— WHAT IS BEING ASKED —
Reproduce each record below exactly as written.

— PROVIDED MATERIAL —
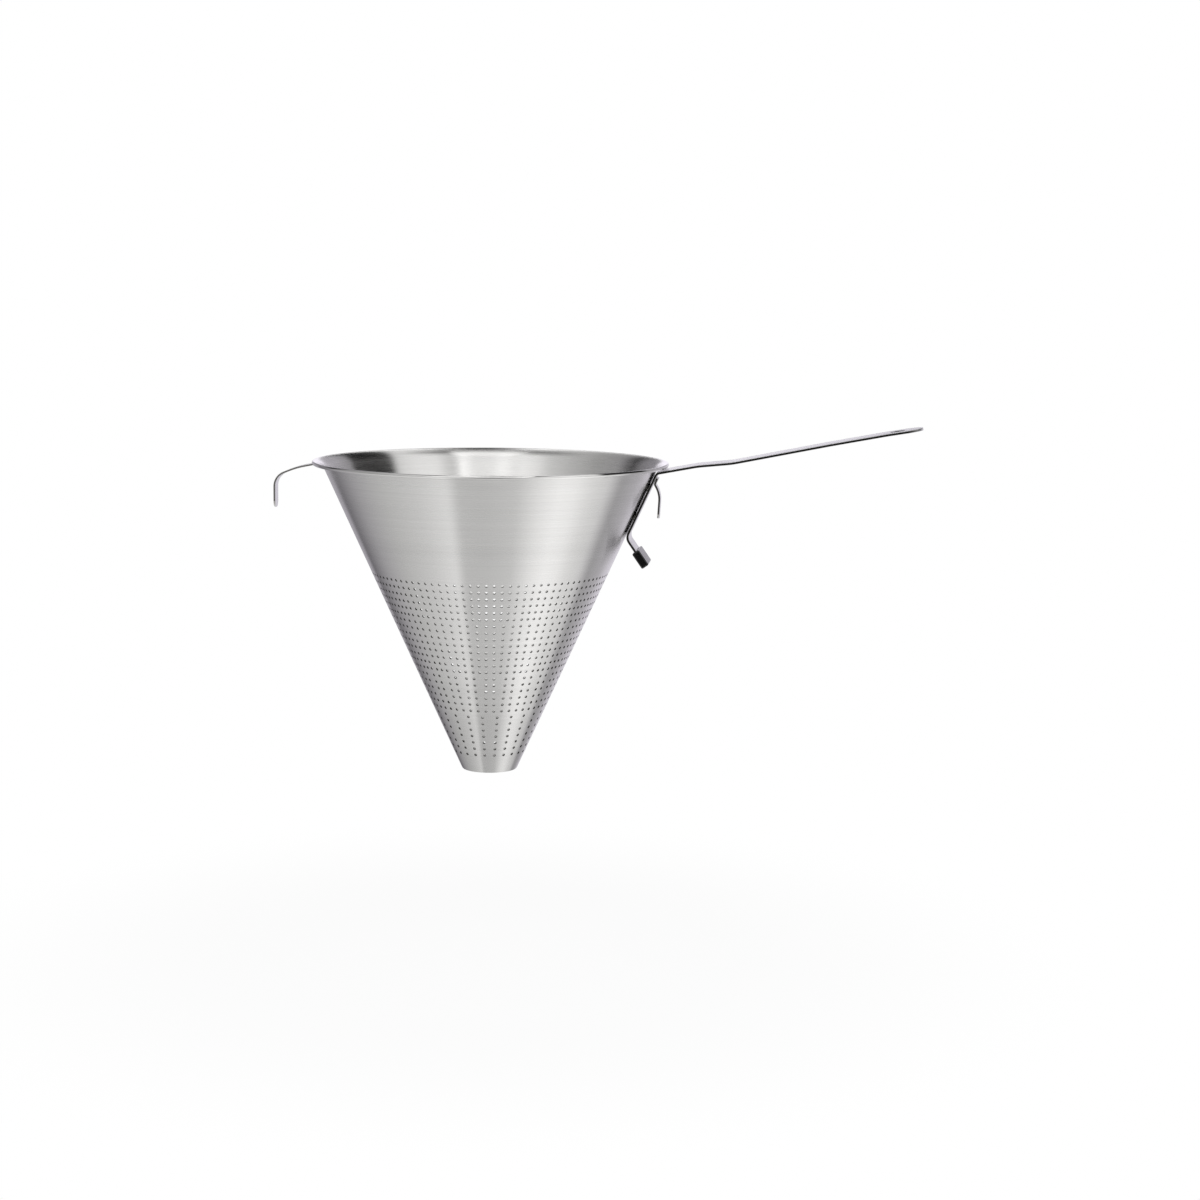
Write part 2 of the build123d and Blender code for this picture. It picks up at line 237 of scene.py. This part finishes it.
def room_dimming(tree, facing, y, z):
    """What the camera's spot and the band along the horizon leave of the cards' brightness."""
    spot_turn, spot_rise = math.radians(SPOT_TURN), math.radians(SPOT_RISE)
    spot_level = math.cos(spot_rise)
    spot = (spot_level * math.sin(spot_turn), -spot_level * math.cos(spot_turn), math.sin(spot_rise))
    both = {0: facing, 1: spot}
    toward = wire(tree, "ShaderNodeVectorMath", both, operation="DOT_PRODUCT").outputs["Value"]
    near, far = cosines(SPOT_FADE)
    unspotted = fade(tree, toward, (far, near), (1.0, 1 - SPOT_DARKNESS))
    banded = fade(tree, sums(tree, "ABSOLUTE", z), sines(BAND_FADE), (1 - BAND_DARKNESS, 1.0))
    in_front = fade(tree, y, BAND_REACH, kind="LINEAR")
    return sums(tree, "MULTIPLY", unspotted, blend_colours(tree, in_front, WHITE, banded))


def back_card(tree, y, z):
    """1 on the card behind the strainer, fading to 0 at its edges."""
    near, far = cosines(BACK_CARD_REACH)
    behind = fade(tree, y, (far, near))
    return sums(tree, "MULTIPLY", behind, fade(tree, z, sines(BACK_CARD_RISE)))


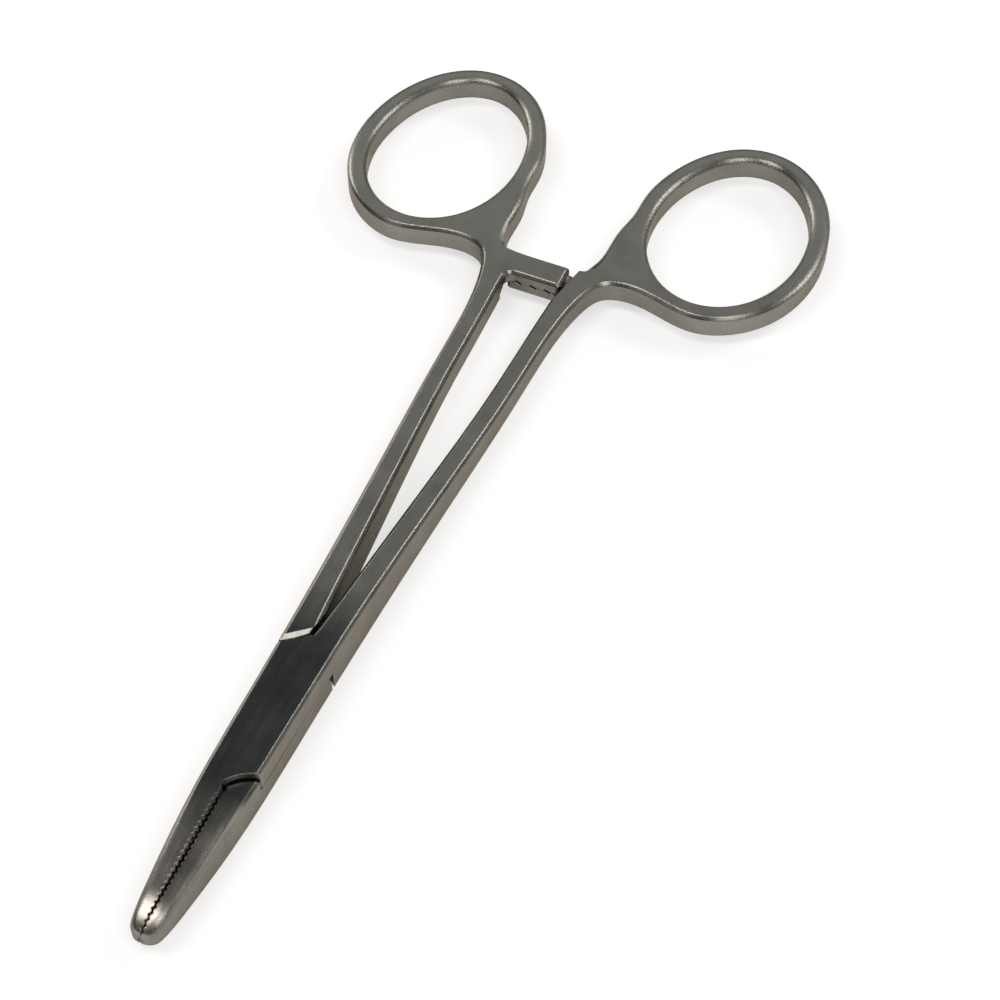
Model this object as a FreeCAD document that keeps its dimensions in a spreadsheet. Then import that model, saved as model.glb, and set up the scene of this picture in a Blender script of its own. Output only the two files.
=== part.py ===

— THE RESPONSE —
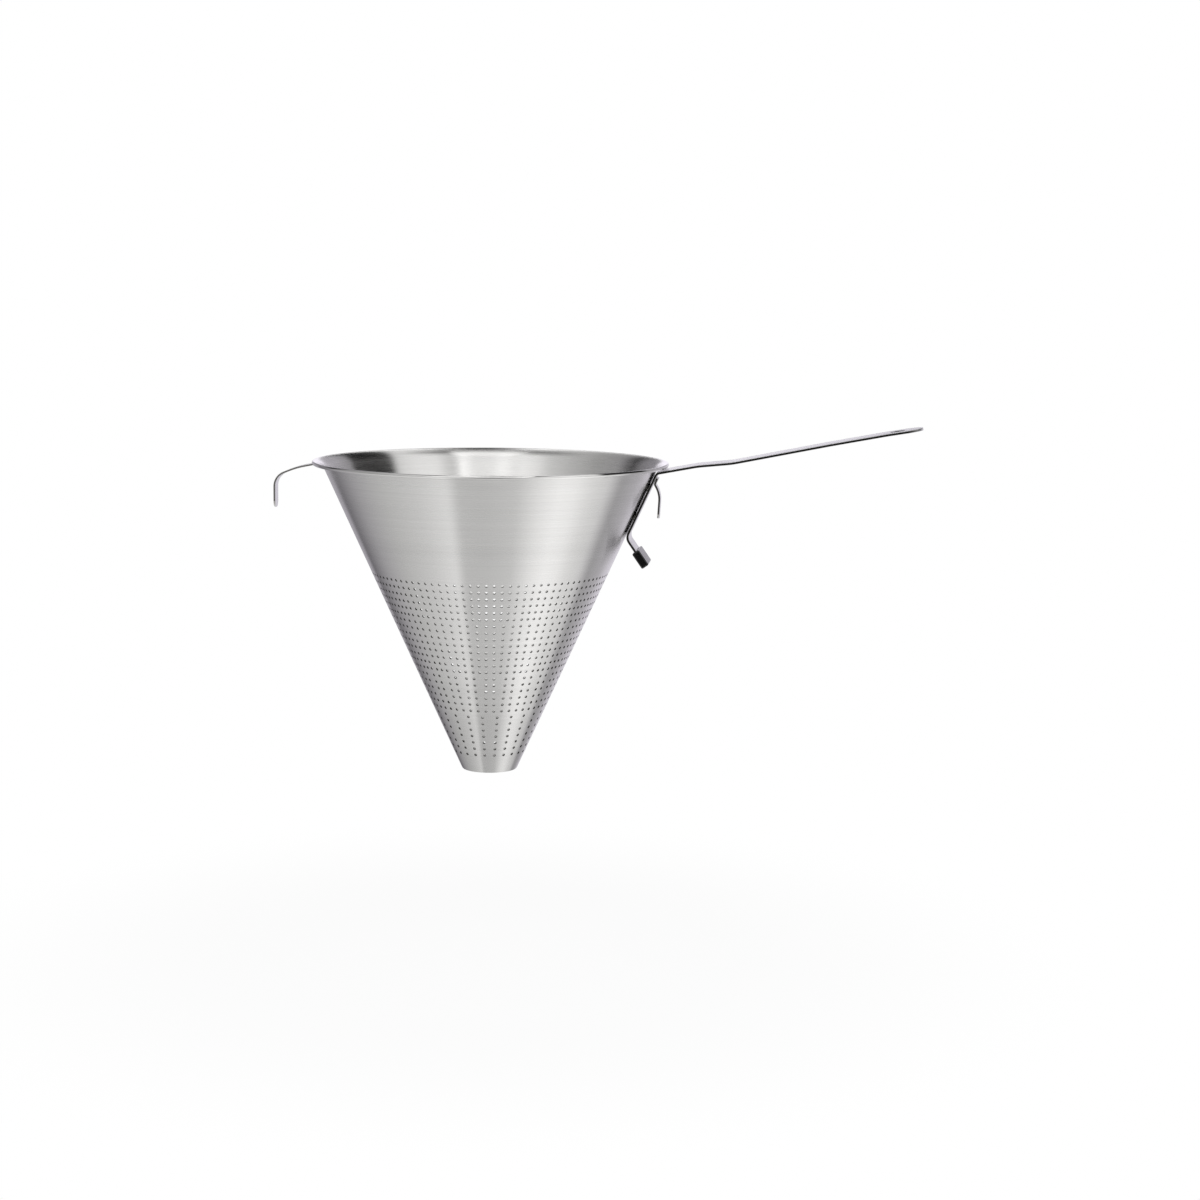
Write part 2 of the build123d and Blender code for this picture. It picks up at line 237 of scene.py. This part finishes it.
def room_dimming(tree, facing, y, z):
    """What the camera's spot and the band along the horizon leave of the cards' brightness."""
    spot_turn, spot_rise = math.radians(SPOT_TURN), math.radians(SPOT_RISE)
    spot_level = math.cos(spot_rise)
    spot = (spot_level * math.sin(spot_turn), -spot_level * math.cos(spot_turn), math.sin(spot_rise))
    both = {0: facing, 1: spot}
    toward = wire(tree, "ShaderNodeVectorMath", both, operation="DOT_PRODUCT").outputs["Value"]
    near, far = cosines(SPOT_FADE)
    unspotted = fade(tree, toward, (far, near), (1.0, 1 - SPOT_DARKNESS))
    banded = fade(tree, sums(tree, "ABSOLUTE", z), sines(BAND_FADE), (1 - BAND_DARKNESS, 1.0))
    in_front = fade(tree, y, BAND_REACH, kind="LINEAR")
    return sums(tree, "MULTIPLY", unspotted, blend_colours(tree, in_front, WHITE, banded))


def back_card(tree, y, z):
    """1 on the card behind the strainer, fading to 0 at its edges."""
    near, far = cosines(BACK_CARD_REACH)
    behind = fade(tree, y, (far, near))
    return sums(tree, "MULTIPLY", behind, fade(tree, z, sines(BACK_CARD_RISE)))


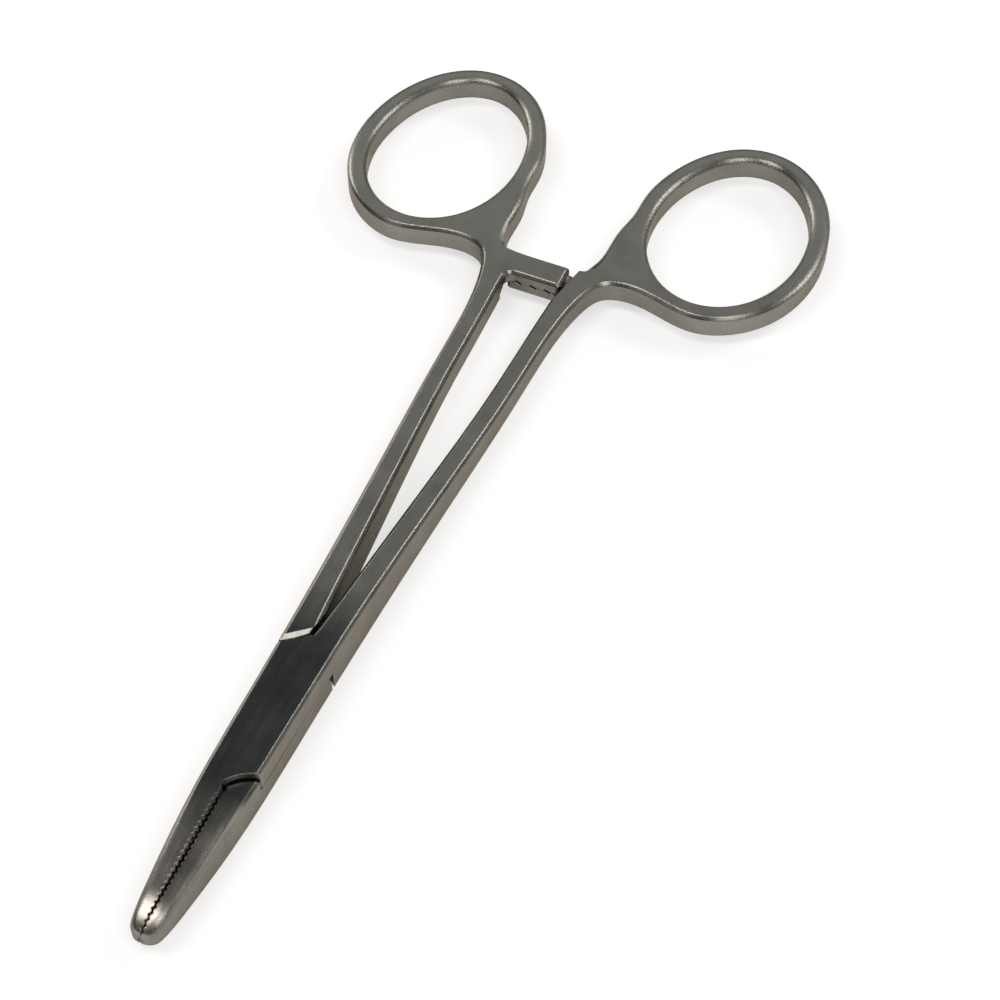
Model this object as a FreeCAD document that keeps its dimensions in a spreadsheet. Then import that model, saved as model.glb, and set up the scene of this picture in a Blender script of its own. Output only the two files.
=== part.py ===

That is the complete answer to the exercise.